■ **DESCRIPTION OF THE TASK**:
Print the entries below in their entirety, exactly as they are written.

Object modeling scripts
######

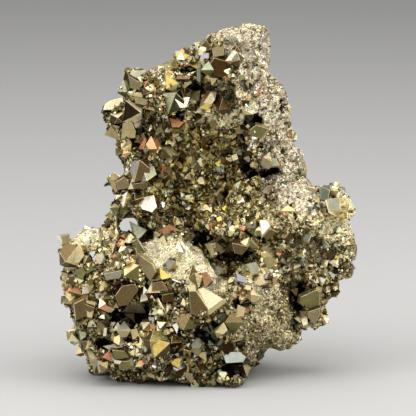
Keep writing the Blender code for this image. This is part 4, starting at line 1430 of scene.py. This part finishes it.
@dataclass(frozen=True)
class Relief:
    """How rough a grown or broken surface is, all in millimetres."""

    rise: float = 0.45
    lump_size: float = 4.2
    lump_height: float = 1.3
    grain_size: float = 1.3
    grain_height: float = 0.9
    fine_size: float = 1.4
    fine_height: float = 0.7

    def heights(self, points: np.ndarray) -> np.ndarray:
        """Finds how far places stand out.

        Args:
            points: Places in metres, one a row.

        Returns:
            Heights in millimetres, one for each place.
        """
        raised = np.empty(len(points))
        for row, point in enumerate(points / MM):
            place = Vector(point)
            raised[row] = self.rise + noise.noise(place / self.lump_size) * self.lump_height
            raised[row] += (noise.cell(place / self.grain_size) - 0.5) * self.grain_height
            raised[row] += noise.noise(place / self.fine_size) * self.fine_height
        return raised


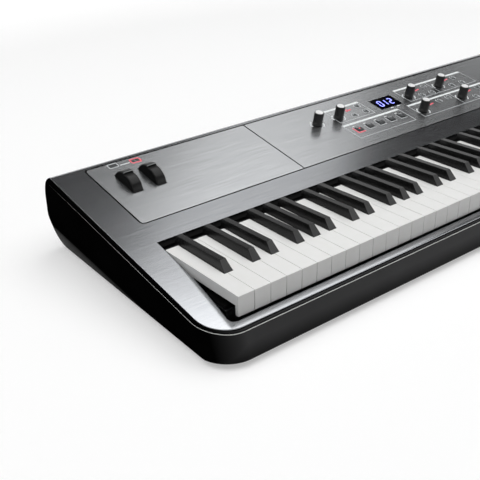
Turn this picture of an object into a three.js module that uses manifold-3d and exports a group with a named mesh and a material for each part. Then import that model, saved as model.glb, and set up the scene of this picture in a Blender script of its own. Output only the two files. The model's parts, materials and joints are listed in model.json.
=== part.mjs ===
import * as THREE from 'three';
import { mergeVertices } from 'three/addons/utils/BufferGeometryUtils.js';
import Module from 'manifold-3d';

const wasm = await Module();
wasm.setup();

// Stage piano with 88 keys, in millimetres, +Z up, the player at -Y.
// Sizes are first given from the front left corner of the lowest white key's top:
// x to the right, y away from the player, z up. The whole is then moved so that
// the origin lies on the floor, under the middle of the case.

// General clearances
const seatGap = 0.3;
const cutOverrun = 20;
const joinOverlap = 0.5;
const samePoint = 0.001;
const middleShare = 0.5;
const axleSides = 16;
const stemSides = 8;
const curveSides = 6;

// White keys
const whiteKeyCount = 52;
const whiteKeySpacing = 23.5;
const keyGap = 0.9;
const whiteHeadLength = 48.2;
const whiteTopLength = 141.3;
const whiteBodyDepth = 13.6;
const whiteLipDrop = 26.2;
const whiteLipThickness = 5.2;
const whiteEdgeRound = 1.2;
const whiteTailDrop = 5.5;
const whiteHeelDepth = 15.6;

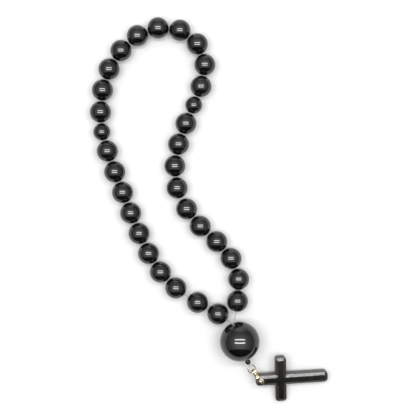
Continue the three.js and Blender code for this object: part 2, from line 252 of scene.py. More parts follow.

######

■ **FINISHED TASK**:
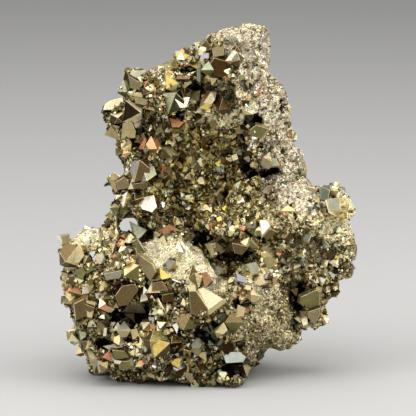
Keep writing the Blender code for this image. This is part 4, starting at line 1430 of scene.py. This part finishes it.
@dataclass(frozen=True)
class Relief:
    """How rough a grown or broken surface is, all in millimetres."""

    rise: float = 0.45
    lump_size: float = 4.2
    lump_height: float = 1.3
    grain_size: float = 1.3
    grain_height: float = 0.9
    fine_size: float = 1.4
    fine_height: float = 0.7

    def heights(self, points: np.ndarray) -> np.ndarray:
        """Finds how far places stand out.

        Args:
            points: Places in metres, one a row.

        Returns:
            Heights in millimetres, one for each place.
        """
        raised = np.empty(len(points))
        for row, point in enumerate(points / MM):
            place = Vector(point)
            raised[row] = self.rise + noise.noise(place / self.lump_size) * self.lump_height
            raised[row] += (noise.cell(place / self.grain_size) - 0.5) * self.grain_height
            raised[row] += noise.noise(place / self.fine_size) * self.fine_height
        return raised


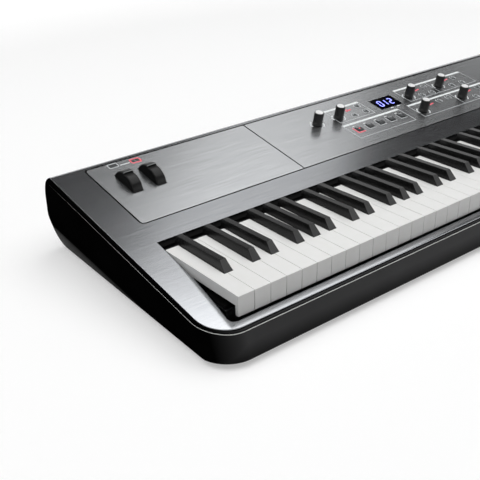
Turn this picture of an object into a three.js module that uses manifold-3d and exports a group with a named mesh and a material for each part. Then import that model, saved as model.glb, and set up the scene of this picture in a Blender script of its own. Output only the two files. The model's parts, materials and joints are listed in model.json.
=== part.mjs ===
import * as THREE from 'three';
import { mergeVertices } from 'three/addons/utils/BufferGeometryUtils.js';
import Module from 'manifold-3d';

const wasm = await Module();
wasm.setup();

// Stage piano with 88 keys, in millimetres, +Z up, the player at -Y.
// Sizes are first given from the front left corner of the lowest white key's top:
// x to the right, y away from the player, z up. The whole is then moved so that
// the origin lies on the floor, under the middle of the case.

// General clearances
const seatGap = 0.3;
const cutOverrun = 20;
const joinOverlap = 0.5;
const samePoint = 0.001;
const middleShare = 0.5;
const axleSides = 16;
const stemSides = 8;
const curveSides = 6;

// White keys
const whiteKeyCount = 52;
const whiteKeySpacing = 23.5;
const keyGap = 0.9;
const whiteHeadLength = 48.2;
const whiteTopLength = 141.3;
const whiteBodyDepth = 13.6;
const whiteLipDrop = 26.2;
const whiteLipThickness = 5.2;
const whiteEdgeRound = 1.2;
const whiteTailDrop = 5.5;
const whiteHeelDepth = 15.6;

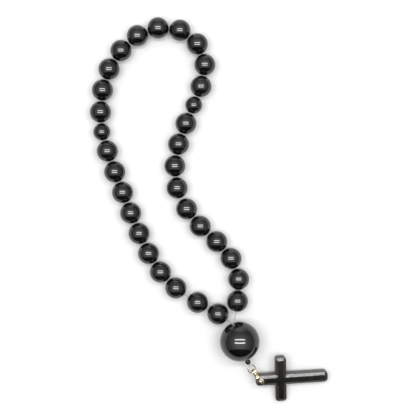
Continue the three.js and Blender code for this object: part 2, from line 252 of scene.py. More parts follow.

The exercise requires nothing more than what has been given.